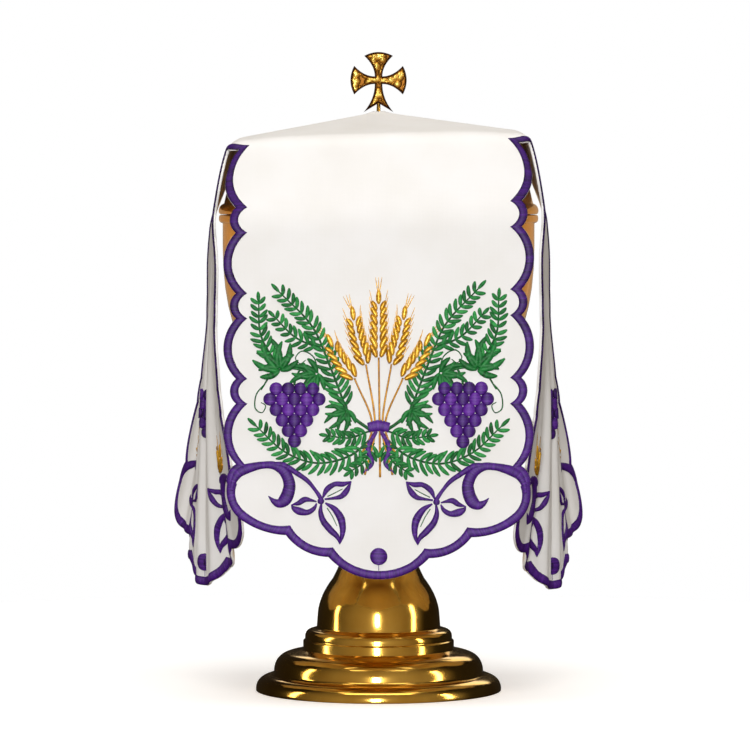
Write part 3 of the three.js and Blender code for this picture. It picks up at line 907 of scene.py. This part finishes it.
def leafWork():
    # the vine with its leaves and tendrils, and sprays with small leaves in pairs
    s = sprayShape
    work = Needlework(stitchShape["fineStep"] * 1.2, stitchShape["fineSection"])
    for rows in [panel["vine"], panel["bunchStem"], *panel["tendrils"]]:
        work.addStroke(onPanel(rows), crown=0.5, tint=0.1)
    for rows in veins:
        work.addStroke(downwards(rows), crown=0.35, tint=0.1)
    for leaf in panel["vineLeaves"]:
        vineLeaf(work, onPanel([leaf["base"]])[0], leaf["angle"], leaf["size"])
    for spray in panel["sprays"]:
        work.addStroke(onPanel(spray["line"]), crown=0.45, tint=0.05)
        line = throughRows(onPanel(spray["line"]), 0.5)
        places = np.linspace(0.12, 0.97, spray["pairs"]) * (len(line) - 1)
        for k, place in enumerate(places.astype(int)):
            way = line[min(place + 1, len(line) - 1), :2] - line[place - 1, :2]
            heading = math.degrees(math.atan2(way[0], way[1]))
            for hand in (-1, 1):
                size = spray["leaf"] * (1 - s["shrink"] * k / spray["pairs"]) * (0.9 + 0.2 * chance.random())
                lean = s["lean"] + s["leanSpread"] * chance.random()
                tint = 0.1 + 0.42 * chance.random()
                work.addPetal(line[place, :2], heading + hand * lean, size, s["leafWidth"], 0.6, tint,
                              bend=0.06 * hand)
        heading = math.degrees(math.atan2(*(line[-1, :2] - line[-3, :2])))
        work.addPetal(line[-1, :2], heading, spray["leaf"] * s["endLeaf"], s["endLeafWidth"], 0.6, 0.3)
    work.mirrored()
    work.onArms(("front", "back"))
    return work


# The two side arms have a smaller motif: one bunch of grapes on its stem, and a short ear on each side of it.
sideMotif = {
    "grapes": {
        "top": (0, -6),
        "rows": [3, 4, 3, 2, 1],
        "radius": 2.5,
        "across": 4.6,
        "down": 4.1,
        "crown": 1.1,
        "tintSpan": 0.3,
    },
    "stem": [(0, 24, 0.7), (-0.8, 10, 1.0), (0, -5, 1.2)],
    "ears": [
        {"base": (34, -38), "angle": 0, "pairs": 3, "bend": 0.0},
        {"base": (30, -37), "angle": -24, "pairs": 2, "bend": 0.0},
        {"base": (38, -37), "angle": 24, "pairs": 2, "bend": 0.0},
    ],
    "stalk": (34, -43),
}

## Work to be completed
Once more, set down the full listing, verbatim.

## Task response
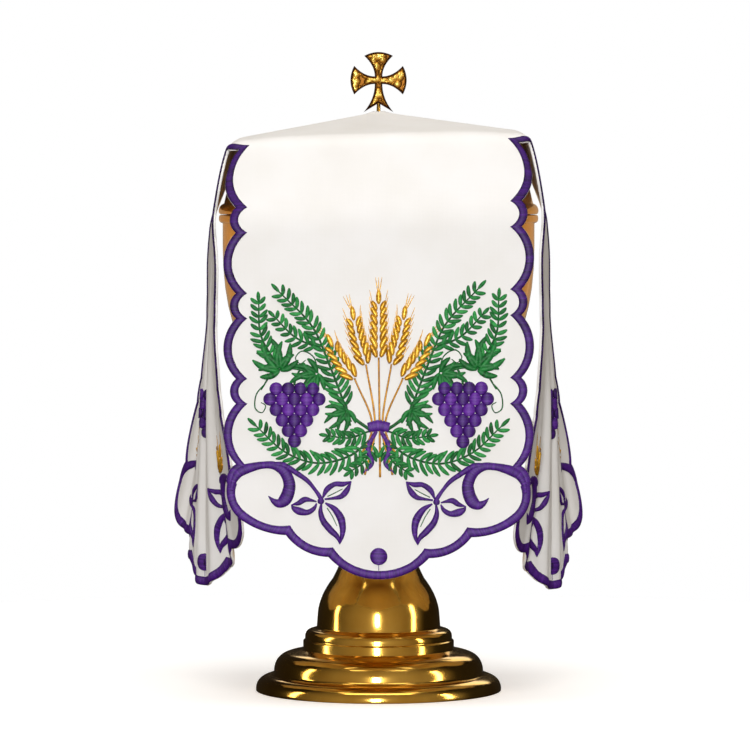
Write part 3 of the three.js and Blender code for this picture. It picks up at line 907 of scene.py. This part finishes it.
def leafWork():
    # the vine with its leaves and tendrils, and sprays with small leaves in pairs
    s = sprayShape
    work = Needlework(stitchShape["fineStep"] * 1.2, stitchShape["fineSection"])
    for rows in [panel["vine"], panel["bunchStem"], *panel["tendrils"]]:
        work.addStroke(onPanel(rows), crown=0.5, tint=0.1)
    for rows in veins:
        work.addStroke(downwards(rows), crown=0.35, tint=0.1)
    for leaf in panel["vineLeaves"]:
        vineLeaf(work, onPanel([leaf["base"]])[0], leaf["angle"], leaf["size"])
    for spray in panel["sprays"]:
        work.addStroke(onPanel(spray["line"]), crown=0.45, tint=0.05)
        line = throughRows(onPanel(spray["line"]), 0.5)
        places = np.linspace(0.12, 0.97, spray["pairs"]) * (len(line) - 1)
        for k, place in enumerate(places.astype(int)):
            way = line[min(place + 1, len(line) - 1), :2] - line[place - 1, :2]
            heading = math.degrees(math.atan2(way[0], way[1]))
            for hand in (-1, 1):
                size = spray["leaf"] * (1 - s["shrink"] * k / spray["pairs"]) * (0.9 + 0.2 * chance.random())
                lean = s["lean"] + s["leanSpread"] * chance.random()
                tint = 0.1 + 0.42 * chance.random()
                work.addPetal(line[place, :2], heading + hand * lean, size, s["leafWidth"], 0.6, tint,
                              bend=0.06 * hand)
        heading = math.degrees(math.atan2(*(line[-1, :2] - line[-3, :2])))
        work.addPetal(line[-1, :2], heading, spray["leaf"] * s["endLeaf"], s["endLeafWidth"], 0.6, 0.3)
    work.mirrored()
    work.onArms(("front", "back"))
    return work


# The two side arms have a smaller motif: one bunch of grapes on its stem, and a short ear on each side of it.
sideMotif = {
    "grapes": {
        "top": (0, -6),
        "rows": [3, 4, 3, 2, 1],
        "radius": 2.5,
        "across": 4.6,
        "down": 4.1,
        "crown": 1.1,
        "tintSpan": 0.3,
    },
    "stem": [(0, 24, 0.7), (-0.8, 10, 1.0), (0, -5, 1.2)],
    "ears": [
        {"base": (34, -38), "angle": 0, "pairs": 3, "bend": 0.0},
        {"base": (30, -37), "angle": -24, "pairs": 2, "bend": 0.0},
        {"base": (38, -37), "angle": 24, "pairs": 2, "bend": 0.0},
    ],
    "stalk": (34, -43),
}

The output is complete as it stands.